** Start Available records **
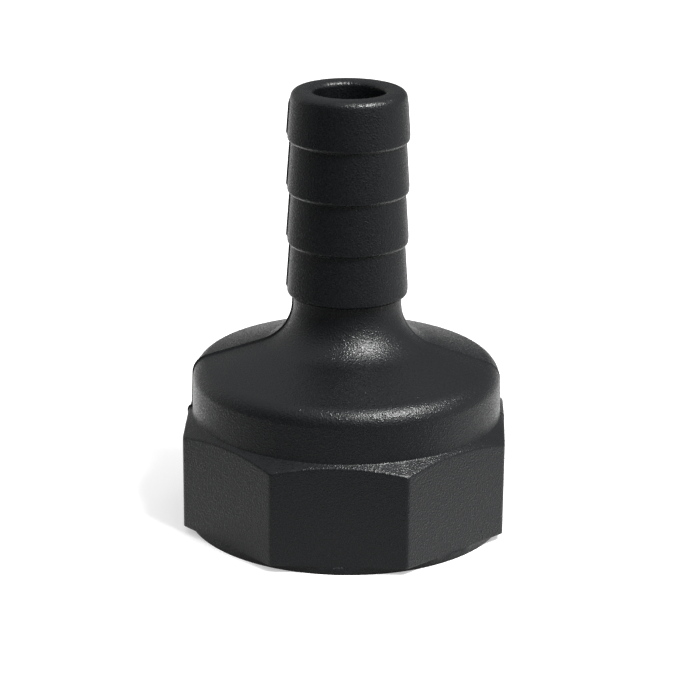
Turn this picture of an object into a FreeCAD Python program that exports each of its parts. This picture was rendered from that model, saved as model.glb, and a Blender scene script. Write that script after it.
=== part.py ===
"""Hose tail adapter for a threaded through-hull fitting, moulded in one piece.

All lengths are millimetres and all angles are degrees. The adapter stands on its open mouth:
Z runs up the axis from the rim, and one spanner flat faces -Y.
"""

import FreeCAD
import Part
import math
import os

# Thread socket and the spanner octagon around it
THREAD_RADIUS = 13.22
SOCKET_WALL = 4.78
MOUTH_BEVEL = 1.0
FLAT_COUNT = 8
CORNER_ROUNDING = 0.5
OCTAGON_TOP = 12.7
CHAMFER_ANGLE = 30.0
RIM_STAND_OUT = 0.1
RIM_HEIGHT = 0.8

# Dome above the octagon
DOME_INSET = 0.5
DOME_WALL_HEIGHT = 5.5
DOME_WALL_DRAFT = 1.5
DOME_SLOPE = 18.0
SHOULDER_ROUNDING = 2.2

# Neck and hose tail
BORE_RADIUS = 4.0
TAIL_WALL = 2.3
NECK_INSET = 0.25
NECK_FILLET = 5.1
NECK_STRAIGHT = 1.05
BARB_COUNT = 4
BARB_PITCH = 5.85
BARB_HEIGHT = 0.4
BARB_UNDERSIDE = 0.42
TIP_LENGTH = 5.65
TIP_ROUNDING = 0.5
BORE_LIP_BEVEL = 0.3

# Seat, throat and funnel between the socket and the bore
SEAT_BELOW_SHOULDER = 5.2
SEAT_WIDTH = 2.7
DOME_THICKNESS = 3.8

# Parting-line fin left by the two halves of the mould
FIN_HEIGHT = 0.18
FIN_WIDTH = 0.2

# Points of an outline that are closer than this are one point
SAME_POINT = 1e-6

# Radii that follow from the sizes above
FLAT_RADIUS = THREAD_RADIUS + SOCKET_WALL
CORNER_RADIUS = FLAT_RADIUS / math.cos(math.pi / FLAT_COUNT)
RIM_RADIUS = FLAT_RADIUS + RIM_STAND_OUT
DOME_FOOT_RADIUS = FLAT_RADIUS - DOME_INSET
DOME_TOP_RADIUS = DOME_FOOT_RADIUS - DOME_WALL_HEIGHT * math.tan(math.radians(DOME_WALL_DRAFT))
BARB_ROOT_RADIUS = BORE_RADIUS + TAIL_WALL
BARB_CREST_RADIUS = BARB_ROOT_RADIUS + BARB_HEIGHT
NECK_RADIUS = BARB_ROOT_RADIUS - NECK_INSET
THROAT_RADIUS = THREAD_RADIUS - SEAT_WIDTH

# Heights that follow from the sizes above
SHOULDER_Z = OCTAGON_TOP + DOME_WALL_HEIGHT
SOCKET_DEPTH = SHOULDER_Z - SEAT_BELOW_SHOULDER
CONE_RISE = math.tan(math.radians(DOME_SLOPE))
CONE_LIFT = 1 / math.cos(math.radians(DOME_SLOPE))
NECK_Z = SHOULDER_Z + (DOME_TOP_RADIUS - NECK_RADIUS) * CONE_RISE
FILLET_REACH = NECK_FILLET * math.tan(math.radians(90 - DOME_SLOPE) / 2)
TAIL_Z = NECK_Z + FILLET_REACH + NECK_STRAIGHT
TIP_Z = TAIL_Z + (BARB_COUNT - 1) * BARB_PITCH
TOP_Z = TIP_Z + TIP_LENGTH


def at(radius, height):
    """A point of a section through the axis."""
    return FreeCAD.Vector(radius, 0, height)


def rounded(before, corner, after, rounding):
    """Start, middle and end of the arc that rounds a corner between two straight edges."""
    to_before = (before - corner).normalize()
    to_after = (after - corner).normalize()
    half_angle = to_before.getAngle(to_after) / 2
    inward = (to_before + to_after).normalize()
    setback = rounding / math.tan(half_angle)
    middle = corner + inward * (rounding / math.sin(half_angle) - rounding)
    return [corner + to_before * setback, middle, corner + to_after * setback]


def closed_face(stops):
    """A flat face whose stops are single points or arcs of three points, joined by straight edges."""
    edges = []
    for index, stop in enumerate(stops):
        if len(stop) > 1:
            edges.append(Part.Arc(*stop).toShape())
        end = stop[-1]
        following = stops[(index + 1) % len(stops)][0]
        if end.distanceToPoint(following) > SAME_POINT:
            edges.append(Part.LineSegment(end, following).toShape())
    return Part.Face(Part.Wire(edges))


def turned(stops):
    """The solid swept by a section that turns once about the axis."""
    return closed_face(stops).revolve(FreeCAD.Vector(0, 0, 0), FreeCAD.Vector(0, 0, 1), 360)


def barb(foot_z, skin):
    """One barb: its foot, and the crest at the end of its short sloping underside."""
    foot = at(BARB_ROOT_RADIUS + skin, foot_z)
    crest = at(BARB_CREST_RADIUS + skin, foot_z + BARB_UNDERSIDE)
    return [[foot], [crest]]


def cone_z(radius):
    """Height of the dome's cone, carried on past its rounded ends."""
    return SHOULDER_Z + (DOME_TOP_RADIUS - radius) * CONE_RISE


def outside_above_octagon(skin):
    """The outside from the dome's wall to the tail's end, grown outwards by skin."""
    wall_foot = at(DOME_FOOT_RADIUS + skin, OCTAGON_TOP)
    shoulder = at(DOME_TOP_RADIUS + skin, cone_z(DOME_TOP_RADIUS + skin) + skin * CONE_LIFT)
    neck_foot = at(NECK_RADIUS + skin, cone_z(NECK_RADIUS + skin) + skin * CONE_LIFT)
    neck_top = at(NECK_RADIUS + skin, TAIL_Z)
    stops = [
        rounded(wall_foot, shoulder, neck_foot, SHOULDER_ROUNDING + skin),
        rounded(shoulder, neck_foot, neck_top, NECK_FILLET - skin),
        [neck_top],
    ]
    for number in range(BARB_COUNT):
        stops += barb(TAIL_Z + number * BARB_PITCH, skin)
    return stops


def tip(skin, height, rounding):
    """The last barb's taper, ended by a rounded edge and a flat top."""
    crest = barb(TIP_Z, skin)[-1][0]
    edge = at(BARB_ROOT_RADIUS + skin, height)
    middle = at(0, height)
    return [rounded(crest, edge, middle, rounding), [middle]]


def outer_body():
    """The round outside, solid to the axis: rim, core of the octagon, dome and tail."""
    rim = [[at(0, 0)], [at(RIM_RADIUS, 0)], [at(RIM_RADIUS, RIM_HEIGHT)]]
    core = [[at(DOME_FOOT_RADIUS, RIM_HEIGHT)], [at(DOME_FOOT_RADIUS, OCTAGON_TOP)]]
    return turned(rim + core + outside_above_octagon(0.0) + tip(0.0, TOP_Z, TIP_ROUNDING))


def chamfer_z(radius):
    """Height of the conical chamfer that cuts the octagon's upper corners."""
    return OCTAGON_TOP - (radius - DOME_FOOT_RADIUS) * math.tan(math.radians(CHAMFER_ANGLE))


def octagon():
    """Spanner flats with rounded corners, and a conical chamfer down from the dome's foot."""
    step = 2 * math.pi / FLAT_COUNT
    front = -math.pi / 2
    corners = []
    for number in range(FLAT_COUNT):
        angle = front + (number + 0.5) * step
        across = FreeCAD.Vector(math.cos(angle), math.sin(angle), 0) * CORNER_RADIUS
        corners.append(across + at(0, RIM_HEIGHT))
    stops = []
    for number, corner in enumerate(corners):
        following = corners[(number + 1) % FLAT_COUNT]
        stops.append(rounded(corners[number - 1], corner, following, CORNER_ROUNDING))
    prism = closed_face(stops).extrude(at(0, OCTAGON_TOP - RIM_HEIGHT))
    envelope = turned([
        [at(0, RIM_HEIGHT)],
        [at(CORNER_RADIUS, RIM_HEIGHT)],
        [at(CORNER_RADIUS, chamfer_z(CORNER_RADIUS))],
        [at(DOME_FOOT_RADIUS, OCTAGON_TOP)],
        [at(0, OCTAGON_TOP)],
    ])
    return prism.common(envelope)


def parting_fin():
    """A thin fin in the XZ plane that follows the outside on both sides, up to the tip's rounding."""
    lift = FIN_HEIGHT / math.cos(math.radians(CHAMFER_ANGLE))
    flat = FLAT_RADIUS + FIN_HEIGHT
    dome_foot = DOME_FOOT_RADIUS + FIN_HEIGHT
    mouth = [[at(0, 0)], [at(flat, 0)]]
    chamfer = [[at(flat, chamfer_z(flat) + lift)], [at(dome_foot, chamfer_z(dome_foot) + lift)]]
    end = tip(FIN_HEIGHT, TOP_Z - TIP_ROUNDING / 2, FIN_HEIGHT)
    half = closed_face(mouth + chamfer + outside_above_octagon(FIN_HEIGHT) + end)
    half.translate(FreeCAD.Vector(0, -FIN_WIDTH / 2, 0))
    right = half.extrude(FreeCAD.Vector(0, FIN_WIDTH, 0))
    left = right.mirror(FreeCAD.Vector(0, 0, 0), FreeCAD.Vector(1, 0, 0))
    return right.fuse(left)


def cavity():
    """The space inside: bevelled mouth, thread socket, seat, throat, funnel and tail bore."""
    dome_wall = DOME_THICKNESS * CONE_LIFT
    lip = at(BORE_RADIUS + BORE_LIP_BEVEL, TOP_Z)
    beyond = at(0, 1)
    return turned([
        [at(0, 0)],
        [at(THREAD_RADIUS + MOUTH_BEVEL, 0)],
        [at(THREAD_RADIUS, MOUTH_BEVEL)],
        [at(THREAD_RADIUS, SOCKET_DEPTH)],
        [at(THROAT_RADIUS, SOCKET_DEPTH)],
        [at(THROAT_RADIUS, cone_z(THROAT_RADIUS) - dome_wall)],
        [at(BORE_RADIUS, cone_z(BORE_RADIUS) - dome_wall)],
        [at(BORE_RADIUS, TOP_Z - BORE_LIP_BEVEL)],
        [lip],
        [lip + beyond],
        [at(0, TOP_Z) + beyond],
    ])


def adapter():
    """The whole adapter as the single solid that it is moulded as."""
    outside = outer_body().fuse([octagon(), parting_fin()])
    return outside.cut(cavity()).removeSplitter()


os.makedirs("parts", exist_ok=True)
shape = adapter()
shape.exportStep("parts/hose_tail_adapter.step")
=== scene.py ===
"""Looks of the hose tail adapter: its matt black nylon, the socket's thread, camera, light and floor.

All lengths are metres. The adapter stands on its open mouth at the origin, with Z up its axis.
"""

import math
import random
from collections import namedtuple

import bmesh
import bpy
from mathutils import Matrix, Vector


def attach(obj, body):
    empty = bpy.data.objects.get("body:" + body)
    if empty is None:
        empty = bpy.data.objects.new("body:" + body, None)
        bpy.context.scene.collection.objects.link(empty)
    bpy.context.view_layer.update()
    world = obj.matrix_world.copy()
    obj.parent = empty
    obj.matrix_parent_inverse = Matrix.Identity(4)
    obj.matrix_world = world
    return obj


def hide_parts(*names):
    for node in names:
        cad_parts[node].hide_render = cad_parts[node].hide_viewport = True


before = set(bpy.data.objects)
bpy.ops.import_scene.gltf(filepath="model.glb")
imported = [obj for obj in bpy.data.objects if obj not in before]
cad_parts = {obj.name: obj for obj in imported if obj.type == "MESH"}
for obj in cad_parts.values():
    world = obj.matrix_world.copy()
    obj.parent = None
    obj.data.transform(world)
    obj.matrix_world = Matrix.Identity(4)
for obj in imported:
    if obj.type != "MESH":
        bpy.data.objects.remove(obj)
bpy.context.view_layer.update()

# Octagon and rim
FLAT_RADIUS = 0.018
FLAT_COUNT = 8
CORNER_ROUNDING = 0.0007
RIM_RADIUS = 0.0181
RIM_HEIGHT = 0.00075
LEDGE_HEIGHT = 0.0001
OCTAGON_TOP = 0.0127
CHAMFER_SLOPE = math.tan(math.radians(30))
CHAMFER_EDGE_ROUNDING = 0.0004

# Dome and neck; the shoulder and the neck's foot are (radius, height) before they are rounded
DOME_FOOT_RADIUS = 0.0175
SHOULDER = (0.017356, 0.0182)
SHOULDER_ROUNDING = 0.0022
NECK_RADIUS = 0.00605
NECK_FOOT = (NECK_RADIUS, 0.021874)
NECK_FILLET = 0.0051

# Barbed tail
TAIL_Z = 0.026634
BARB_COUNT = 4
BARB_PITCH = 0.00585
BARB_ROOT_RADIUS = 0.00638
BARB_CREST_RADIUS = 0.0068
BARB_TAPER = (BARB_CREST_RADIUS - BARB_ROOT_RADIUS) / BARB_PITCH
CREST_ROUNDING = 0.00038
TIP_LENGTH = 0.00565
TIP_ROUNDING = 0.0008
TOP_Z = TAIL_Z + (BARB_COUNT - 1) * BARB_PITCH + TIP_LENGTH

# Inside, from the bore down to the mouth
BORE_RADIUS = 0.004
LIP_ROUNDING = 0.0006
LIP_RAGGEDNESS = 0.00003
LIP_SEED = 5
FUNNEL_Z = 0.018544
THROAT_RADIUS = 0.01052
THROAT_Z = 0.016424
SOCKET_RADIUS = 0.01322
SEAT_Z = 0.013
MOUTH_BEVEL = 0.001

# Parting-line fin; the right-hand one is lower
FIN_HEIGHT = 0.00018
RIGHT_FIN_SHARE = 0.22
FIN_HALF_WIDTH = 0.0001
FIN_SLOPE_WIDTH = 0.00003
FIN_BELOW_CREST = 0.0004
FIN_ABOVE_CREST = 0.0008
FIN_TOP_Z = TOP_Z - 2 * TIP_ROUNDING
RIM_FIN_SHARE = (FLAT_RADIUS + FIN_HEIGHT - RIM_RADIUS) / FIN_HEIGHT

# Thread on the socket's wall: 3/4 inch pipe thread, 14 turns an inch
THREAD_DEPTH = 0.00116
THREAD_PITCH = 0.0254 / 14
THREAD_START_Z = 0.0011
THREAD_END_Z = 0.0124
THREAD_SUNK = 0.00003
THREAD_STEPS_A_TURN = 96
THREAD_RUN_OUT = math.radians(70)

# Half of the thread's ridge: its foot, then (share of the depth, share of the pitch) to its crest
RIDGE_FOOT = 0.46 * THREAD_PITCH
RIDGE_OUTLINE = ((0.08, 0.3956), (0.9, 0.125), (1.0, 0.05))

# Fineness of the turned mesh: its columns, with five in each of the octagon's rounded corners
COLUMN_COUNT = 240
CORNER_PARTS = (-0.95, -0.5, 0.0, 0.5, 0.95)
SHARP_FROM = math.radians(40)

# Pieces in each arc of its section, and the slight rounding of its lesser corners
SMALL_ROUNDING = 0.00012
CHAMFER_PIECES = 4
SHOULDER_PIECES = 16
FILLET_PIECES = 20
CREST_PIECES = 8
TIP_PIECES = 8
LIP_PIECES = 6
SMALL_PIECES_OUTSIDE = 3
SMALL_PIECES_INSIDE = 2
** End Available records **
** Start Available records **
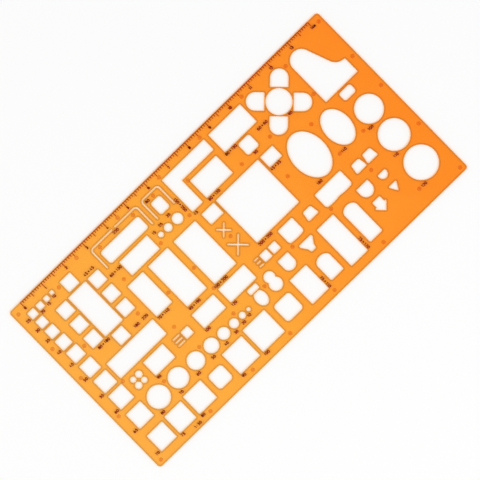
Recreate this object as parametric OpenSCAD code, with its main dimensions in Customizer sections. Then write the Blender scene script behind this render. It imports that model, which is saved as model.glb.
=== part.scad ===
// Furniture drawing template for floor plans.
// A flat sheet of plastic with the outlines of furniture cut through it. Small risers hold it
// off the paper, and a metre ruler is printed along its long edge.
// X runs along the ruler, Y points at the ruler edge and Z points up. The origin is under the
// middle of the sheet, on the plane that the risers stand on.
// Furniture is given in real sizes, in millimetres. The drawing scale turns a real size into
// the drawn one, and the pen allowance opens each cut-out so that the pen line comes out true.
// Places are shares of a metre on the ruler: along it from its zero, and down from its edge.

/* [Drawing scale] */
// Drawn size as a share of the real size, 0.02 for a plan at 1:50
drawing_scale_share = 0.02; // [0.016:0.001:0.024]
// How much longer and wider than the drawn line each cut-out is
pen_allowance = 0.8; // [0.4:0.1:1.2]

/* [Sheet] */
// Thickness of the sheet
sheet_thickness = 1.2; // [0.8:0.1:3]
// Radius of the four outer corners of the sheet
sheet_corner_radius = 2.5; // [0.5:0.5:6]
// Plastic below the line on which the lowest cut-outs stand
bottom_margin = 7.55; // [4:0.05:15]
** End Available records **
Transcribe nothing but the lines from the line with "beyond = at(0, 1)" through the line with "bpy.context.scene.collection.objects.link(empty)", reproducing each exactly.

    beyond = at(0, 1)
    return turned([
        [at(0, 0)],
        [at(THREAD_RADIUS + MOUTH_BEVEL, 0)],
        [at(THREAD_RADIUS, MOUTH_BEVEL)],
        [at(THREAD_RADIUS, SOCKET_DEPTH)],
        [at(THROAT_RADIUS, SOCKET_DEPTH)],
        [at(THROAT_RADIUS, cone_z(THROAT_RADIUS) - dome_wall)],
        [at(BORE_RADIUS, cone_z(BORE_RADIUS) - dome_wall)],
        [at(BORE_RADIUS, TOP_Z - BORE_LIP_BEVEL)],
        [lip],
        [lip + beyond],
        [at(0, TOP_Z) + beyond],
    ])


def adapter():
    """The whole adapter as the single solid that it is moulded as."""
    outside = outer_body().fuse([octagon(), parting_fin()])
    return outside.cut(cavity()).removeSplitter()


os.makedirs("parts", exist_ok=True)
shape = adapter()
shape.exportStep("parts/hose_tail_adapter.step")
=== scene.py ===
"""Looks of the hose tail adapter: its matt black nylon, the socket's thread, camera, light and floor.

All lengths are metres. The adapter stands on its open mouth at the origin, with Z up its axis.
"""

import math
import random
from collections import namedtuple

import bmesh
import bpy
from mathutils import Matrix, Vector


def attach(obj, body):
    empty = bpy.data.objects.get("body:" + body)
    if empty is None:
        empty = bpy.data.objects.new("body:" + body, None)
        bpy.context.scene.collection.objects.link(empty)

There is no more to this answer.